Almost a year and a half after the House passed a bill to toughen the nation's food safety rules, the Senate finally seems poised to take up the issue.
The Senate began debating the food safety bill Wednesday but the measure may be tangled up in jockeying and debate for days -- even weeks.
The bill would give the FDA the power to mandate food recalls. It would also allow the FDA to increase inspections of food producers, improve tracking of fruit and vegetable shipments and set stricter standards for food manufacturers to help prevent outbreaks of contamination.
As the Senate begins to debate a food safety bill, ABC News decided to check with some of those we have interviewed over the past few years while covering dozens of recalls of everything from soup to nuts. We asked for their opinion on the most important changes they hope will emerge from a food safety law. How will this make our meals safer?

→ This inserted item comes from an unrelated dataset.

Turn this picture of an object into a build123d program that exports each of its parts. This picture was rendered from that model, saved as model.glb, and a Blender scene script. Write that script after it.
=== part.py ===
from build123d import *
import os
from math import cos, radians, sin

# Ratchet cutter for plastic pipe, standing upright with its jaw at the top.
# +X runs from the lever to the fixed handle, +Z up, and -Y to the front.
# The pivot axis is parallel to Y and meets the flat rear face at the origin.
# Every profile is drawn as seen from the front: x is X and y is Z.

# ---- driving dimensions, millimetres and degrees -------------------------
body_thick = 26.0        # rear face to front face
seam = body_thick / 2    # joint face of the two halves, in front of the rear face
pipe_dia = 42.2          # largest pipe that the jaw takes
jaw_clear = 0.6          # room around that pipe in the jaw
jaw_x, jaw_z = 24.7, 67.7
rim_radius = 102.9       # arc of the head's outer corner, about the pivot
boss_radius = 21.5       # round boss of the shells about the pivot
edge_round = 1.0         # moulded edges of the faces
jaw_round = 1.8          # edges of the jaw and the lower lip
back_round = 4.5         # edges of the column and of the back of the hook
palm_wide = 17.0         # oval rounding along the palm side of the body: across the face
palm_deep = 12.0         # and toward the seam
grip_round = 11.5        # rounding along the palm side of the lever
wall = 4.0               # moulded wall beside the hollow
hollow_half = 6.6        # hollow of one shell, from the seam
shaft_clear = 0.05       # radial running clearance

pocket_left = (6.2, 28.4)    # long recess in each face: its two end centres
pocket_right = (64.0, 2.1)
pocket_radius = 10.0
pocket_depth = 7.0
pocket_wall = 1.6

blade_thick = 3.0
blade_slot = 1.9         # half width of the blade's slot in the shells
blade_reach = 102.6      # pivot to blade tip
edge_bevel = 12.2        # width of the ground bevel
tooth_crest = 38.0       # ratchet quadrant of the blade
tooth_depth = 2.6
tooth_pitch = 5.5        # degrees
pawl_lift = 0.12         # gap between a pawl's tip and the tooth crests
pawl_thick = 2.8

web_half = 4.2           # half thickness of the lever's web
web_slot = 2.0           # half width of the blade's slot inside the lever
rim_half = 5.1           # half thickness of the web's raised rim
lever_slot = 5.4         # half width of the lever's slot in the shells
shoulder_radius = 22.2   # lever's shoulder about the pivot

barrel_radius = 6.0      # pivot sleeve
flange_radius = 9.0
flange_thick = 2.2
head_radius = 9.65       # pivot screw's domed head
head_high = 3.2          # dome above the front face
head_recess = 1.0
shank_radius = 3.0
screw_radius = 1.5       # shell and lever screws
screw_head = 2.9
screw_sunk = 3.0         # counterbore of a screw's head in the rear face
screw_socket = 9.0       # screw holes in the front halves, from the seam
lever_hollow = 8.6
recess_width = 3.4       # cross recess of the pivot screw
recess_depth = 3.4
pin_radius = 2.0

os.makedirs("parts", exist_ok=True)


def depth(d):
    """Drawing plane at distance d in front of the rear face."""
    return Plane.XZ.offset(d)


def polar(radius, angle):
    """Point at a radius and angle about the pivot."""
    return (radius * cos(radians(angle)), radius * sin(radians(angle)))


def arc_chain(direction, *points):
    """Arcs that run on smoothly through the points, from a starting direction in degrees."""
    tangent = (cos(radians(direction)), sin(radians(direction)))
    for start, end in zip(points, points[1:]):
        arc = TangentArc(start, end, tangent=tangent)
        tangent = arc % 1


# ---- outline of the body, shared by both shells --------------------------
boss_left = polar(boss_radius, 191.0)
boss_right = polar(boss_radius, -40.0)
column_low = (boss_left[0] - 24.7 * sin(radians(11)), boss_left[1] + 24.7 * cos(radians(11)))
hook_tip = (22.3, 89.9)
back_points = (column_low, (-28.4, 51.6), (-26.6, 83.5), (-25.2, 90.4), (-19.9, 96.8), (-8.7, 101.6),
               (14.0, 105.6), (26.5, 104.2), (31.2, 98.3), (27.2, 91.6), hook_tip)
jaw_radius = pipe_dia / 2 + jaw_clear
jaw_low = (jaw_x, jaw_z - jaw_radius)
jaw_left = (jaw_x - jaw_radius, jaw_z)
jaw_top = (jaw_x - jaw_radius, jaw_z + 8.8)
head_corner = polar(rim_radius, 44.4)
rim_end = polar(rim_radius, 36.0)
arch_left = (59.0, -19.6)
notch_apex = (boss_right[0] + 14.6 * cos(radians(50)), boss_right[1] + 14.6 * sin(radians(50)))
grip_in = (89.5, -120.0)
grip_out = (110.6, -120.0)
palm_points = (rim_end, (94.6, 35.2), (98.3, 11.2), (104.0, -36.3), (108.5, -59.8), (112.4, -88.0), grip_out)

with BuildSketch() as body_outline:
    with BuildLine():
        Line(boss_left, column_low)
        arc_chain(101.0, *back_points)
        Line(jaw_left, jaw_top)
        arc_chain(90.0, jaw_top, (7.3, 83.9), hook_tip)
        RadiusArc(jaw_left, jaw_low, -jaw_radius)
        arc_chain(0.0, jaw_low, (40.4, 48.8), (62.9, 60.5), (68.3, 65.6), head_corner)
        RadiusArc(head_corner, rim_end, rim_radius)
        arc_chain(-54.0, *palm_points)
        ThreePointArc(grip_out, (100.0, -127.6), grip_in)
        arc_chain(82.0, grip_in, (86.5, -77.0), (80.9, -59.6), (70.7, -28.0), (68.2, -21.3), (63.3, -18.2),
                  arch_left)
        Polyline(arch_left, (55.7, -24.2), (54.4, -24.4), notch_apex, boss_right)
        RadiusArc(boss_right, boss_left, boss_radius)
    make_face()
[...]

And what is it missing?
Here are some of their responses:
Director, Food Policy, Center for Science in Public Interest
"It will be a huge victory for consumers when it passes, and will pay off rapidly with better public health and economic protections."

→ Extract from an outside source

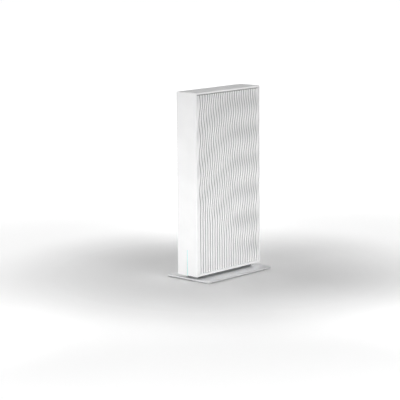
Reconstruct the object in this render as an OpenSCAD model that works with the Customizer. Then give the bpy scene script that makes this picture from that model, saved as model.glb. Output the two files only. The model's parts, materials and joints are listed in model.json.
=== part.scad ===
// Upright slab-shaped wireless router on a flat metal stand.
// Frame: +Z up, front face towards -Y, ports towards +Y, origin on the floor under the middle.
// Heights inside the casing are measured from the casing's underside (see in_casing).

/* [Casing] */
// Width of the casing across both side panels
body_w = 26; // [26:0.5:30]
// Depth of the casing from front face to rear face
body_d = 96; // [96:1:104]
// Height of the casing
body_h = 182; // [182:1:200]
// Radius of the casing's outer edges
edge_r = 0.6; // [0.4:0.1:1.2]
// Wall around the side panels
rim = 1.8; // [1.6:0.1:2.2]
// Thickness of the bottom wall below the side panels
floor_t = 2.4; // [2.2:0.1:2.6]
// Step inside the rim that a side panel rests on
ledge = 1.4; // [1.2:0.1:1.6]

/* [Side panels] */
// Thickness of a side panel with its ribs
panel_t = 2.2; // [2:0.1:2.4]
// How far the rib tops lie below the rim
panel_recess = 0.3; // [0.1:0.1:0.4]
// Gap around a side panel
panel_gap = 0.1; // [0.05:0.05:0.2]
// Ribs on each side panel
rib_count = 26; // [20:1:26]
// Distance from the front edge to the first full groove
first_groove = 6.5; // [6.2:0.1:6.8]
// Distance from one groove to the next
rib_pitch = 3.48; // [3.2:0.02:3.5]
// Width of a groove between two ribs
groove_w = 1.5; // [0.9:0.1:1.6]
// Depth of a groove
groove_depth = 1.1; // [0.6:0.1:1.2]
// Height of the open strip between the rib ends and the top rim
top_strip = 0.8; // [0.4:0.1:1.2]
// How far a rib sways to each side
wave_size = 1.1; // [0:0.1:1.2]
// Length of one wave towards the rear edge
wave_length = 30; // [24:1:40]

/* [Stand] */
// Width of the stand's plate
plate_w = 56; // [50:1:70]
// Depth of the stand's plate
plate_d = 95; // [90:1:96]
// Thickness of the stand's plate
plate_t = 1.6; // [1.5:0.1:2.5]
// Open height between the plate and the casing
gap_h = 2.5; // [2:0.1:4]
// Height of the rubber feet below the plate
foot_h = 0.8; // [0.5:0.1:1.5]
// Diameter of a rubber foot
foot_d = 10; // [8:1:12]
// Width of the neck between plate and casing
neck_w = 14; // [12:1:14]
// Depth of the neck
neck_d = 84; // [76:1:86]

/* [Ports] */
// Spacing of the network sockets
port_pitch = 13.97; // [13.9:0.01:14.2]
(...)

"This historic legislation will modernize FDA's food safety system for the first time in 70 years. It will require all food processors to implement process control systems that can be checked during more frequent government inspections. With better internal controls and better oversight, the legislation will help to prevent contaminated foods from reaching the public. And when problems do occur, the legislation gives FDA important new tools, like mandatory recall authority, civil penalties, and pilot traceability programs, that will help reduce the public health burden on consumers."
"With respect to imported foods, we have been growing increasingly concerned that the US system was falling behind many other countries. While members of Congress like to say that we have 'the safest food supply in the world,' the growth in imported products in the last 20 years means consumers are increasingly reliant on FDA's understaffed and antiquated import approval systems. The fact that the European Union and many other countries have modernized their food systems and instituted rapid alert systems increased the risk that the US would become a dumping ground for products that couldn't get into those markets. Passage of the legislation is essential to ensure that this doesn't happen."
Professor, New York University
"I support passing S. 510 and I think it's a travesty that the Senate has been sitting on it so long (since July 2009). Truly shocking. The bill has bipartisan support but neither party wants the other to get credit for passing it. I'm not kidding -- everyone I talk to says that's the main reason it hasn't been passed yet."
"What it does is to give the FDA authority to require science-based food safety plans -- from farm to table -- to inspect, and to recall unsafe foods. It also authorizes increases in the number of inspectors. These are badly needed food safety measures."
"What it does not do is create a single food safety agency that combines the functions of USDA and FDA. This was considered politically unfeasible. Instead, fixing the FDA is step #1. Eventually, food safety advocates hope that step #2 will be to fix the USDA so the rules match, and then start working on the single agency."